#### TASK PROMPT:
Select the lines of the records containing the word "bending" and list them.

══ PROVIDED RECORDS

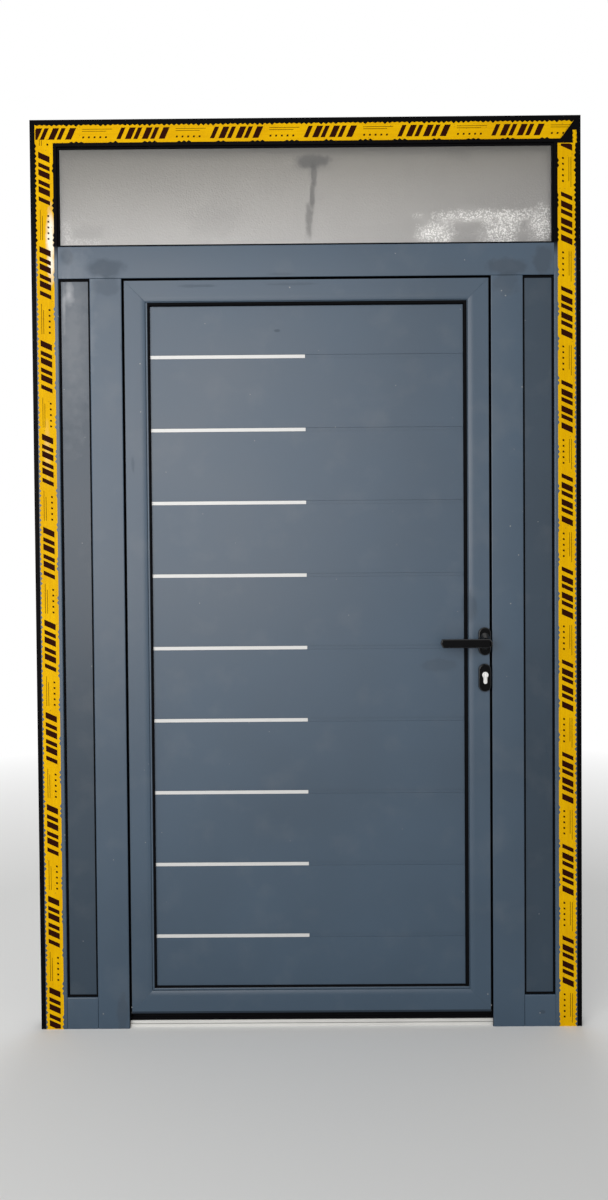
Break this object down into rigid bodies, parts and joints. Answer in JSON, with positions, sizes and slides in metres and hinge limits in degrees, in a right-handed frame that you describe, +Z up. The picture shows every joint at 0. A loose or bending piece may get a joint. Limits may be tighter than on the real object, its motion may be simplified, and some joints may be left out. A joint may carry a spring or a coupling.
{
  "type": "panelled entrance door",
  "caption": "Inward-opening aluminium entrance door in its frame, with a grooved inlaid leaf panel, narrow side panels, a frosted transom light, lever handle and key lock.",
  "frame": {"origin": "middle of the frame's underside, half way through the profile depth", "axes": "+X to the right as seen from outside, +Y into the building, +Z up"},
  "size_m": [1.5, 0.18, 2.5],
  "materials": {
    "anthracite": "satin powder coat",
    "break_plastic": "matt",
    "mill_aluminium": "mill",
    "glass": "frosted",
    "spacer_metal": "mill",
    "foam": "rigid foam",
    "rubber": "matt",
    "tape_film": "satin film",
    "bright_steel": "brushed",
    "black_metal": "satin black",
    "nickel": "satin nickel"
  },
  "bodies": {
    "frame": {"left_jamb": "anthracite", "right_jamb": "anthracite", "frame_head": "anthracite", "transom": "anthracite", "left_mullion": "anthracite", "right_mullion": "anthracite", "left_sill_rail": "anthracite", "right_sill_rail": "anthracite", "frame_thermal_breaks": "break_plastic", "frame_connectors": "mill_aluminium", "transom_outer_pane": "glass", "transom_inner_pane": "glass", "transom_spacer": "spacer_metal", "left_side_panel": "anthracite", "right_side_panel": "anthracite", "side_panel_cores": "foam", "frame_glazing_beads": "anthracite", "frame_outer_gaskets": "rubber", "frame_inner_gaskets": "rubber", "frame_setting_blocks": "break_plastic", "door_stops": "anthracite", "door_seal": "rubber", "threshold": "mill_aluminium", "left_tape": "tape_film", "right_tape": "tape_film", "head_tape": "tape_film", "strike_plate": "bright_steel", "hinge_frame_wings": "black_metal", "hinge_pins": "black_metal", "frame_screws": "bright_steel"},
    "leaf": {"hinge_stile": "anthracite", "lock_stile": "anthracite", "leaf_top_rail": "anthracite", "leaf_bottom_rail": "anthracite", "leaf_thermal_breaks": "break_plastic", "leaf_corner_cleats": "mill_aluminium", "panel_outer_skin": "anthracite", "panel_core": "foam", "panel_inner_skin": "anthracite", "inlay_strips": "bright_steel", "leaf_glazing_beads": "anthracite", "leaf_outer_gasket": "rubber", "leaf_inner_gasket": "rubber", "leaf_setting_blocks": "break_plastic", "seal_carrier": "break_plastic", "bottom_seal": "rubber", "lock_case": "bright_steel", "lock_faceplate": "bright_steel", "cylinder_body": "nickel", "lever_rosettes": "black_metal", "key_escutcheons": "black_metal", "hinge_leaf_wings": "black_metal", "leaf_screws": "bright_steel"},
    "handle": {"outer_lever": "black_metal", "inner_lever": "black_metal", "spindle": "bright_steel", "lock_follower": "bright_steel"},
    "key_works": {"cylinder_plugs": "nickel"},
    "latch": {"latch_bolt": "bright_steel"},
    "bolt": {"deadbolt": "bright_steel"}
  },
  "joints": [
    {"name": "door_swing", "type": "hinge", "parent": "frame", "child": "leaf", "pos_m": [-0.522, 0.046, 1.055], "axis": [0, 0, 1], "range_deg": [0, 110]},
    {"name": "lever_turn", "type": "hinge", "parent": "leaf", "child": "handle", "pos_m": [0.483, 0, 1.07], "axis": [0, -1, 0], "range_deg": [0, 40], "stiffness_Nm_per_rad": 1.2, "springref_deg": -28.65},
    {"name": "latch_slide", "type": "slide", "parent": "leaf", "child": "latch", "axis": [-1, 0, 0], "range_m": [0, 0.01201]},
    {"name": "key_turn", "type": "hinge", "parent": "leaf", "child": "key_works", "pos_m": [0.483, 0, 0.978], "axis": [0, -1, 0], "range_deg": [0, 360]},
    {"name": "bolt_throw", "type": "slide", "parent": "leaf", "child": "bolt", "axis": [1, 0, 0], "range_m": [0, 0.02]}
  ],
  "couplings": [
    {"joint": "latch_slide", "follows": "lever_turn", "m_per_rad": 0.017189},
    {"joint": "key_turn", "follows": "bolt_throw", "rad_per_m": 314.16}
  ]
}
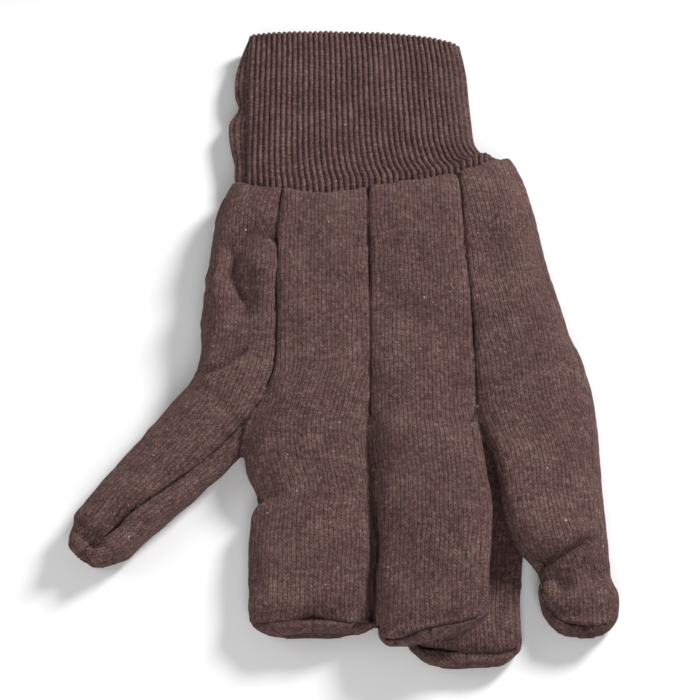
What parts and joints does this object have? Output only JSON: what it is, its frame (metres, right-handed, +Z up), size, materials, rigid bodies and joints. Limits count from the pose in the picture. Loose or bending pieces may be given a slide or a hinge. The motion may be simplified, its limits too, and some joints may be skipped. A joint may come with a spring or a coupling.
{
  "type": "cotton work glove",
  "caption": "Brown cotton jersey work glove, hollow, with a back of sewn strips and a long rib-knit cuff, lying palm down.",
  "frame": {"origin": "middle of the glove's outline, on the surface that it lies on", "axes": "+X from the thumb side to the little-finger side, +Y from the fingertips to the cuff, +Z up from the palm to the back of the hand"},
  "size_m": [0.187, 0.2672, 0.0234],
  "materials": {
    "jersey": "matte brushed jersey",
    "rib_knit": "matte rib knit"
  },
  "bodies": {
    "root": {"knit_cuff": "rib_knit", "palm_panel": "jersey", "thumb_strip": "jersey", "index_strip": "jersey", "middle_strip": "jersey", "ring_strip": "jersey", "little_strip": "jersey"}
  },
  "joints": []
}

════
══ PROVIDED RECORDS

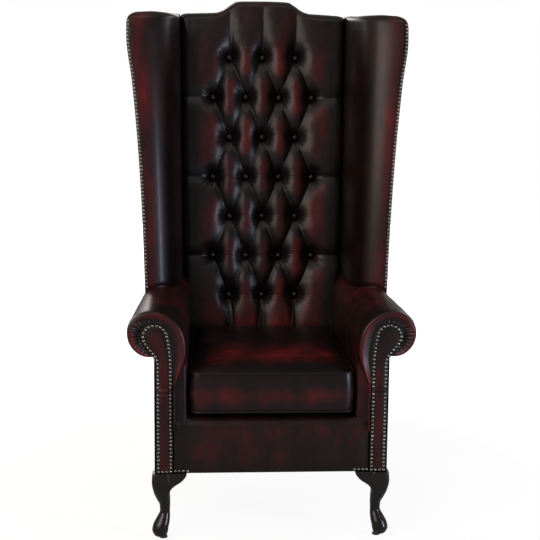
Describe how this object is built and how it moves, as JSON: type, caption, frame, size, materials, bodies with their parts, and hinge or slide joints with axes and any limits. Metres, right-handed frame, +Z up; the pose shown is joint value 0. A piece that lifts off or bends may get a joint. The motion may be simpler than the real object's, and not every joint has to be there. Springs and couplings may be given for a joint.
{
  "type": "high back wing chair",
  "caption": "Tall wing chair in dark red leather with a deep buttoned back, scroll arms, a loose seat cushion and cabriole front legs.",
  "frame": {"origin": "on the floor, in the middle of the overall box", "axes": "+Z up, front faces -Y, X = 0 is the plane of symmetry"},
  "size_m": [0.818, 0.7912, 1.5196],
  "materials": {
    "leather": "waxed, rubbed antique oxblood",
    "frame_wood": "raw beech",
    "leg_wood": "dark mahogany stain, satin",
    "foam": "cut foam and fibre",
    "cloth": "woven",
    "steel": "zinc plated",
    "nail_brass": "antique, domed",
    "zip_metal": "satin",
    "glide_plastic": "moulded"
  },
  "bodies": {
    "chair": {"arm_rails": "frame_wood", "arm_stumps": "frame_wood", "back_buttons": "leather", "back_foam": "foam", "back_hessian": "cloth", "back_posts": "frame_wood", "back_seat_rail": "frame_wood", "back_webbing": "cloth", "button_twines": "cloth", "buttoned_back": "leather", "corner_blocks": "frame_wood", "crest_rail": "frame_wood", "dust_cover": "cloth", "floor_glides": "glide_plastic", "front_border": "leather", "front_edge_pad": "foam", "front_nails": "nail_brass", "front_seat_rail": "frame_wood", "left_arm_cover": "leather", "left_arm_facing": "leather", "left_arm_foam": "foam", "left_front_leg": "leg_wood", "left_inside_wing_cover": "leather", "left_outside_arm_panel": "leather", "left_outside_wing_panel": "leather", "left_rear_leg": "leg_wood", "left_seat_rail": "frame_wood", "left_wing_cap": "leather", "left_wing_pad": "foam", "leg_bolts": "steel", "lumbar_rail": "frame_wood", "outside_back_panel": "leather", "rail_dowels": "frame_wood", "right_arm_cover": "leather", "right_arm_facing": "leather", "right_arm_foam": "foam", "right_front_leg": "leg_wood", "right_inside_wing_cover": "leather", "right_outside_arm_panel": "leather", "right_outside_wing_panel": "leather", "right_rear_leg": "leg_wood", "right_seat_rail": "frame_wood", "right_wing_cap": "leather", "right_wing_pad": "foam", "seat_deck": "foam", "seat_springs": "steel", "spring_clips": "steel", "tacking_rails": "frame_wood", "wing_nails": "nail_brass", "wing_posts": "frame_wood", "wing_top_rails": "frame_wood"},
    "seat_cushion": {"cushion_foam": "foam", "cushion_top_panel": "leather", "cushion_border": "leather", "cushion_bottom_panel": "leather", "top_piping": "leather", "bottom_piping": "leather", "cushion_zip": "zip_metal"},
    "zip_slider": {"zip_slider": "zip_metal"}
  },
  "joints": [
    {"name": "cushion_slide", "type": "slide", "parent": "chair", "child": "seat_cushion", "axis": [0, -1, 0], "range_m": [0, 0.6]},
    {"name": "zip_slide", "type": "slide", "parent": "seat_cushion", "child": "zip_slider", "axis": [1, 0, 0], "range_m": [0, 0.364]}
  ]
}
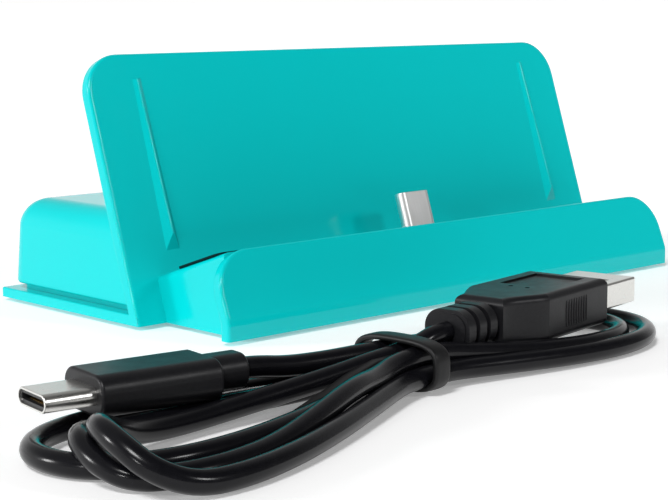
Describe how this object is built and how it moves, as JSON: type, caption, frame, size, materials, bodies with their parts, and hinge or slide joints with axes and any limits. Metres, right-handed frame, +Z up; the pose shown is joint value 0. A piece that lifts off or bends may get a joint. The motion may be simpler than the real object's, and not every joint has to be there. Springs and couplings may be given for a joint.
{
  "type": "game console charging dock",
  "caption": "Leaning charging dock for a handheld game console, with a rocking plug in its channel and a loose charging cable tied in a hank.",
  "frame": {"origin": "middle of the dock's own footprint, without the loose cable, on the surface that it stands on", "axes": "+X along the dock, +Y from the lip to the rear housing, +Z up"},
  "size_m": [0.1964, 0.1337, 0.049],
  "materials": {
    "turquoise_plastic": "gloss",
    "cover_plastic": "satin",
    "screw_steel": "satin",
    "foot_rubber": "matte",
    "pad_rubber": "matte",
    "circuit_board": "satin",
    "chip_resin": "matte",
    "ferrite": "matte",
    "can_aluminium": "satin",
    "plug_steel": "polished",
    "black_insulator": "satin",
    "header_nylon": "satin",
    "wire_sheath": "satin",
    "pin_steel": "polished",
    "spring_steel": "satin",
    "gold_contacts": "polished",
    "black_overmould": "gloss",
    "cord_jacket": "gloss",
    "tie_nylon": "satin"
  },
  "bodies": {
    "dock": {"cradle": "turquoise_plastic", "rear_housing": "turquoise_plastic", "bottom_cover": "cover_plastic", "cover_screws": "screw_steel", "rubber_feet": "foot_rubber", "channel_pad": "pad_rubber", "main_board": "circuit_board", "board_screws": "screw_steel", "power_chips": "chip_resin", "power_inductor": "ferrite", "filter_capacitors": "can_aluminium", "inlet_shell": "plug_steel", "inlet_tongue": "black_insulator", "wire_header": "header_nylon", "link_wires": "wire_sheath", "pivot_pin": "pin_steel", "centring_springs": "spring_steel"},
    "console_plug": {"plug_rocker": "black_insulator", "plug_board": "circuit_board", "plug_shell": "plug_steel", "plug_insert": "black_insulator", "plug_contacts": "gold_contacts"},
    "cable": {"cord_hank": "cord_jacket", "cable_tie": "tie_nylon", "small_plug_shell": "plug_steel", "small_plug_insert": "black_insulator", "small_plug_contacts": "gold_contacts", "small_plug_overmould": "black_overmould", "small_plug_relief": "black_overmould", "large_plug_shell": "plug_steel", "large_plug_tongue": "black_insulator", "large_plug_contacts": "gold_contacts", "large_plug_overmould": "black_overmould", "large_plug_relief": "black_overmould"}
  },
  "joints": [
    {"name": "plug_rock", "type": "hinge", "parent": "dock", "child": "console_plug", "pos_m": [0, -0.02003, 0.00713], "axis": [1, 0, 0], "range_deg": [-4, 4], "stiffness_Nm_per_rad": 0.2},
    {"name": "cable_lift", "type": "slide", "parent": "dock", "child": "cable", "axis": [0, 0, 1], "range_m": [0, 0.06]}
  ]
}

════

#### FULL RESPONSE:
Break this object down into rigid bodies, parts and joints. Answer in JSON, with positions, sizes and slides in metres and hinge limits in degrees, in a right-handed frame that you describe, +Z up. The picture shows every joint at 0. A loose or bending piece may get a joint. Limits may be tighter than on the real object, its motion may be simplified, and some joints may be left out. A joint may carry a spring or a coupling.
What parts and joints does this object have? Output only JSON: what it is, its frame (metres, right-handed, +Z up), size, materials, rigid bodies and joints. Limits count from the pose in the picture. Loose or bending pieces may be given a slide or a hinge. The motion may be simplified, its limits too, and some joints may be skipped. A joint may come with a spring or a coupling.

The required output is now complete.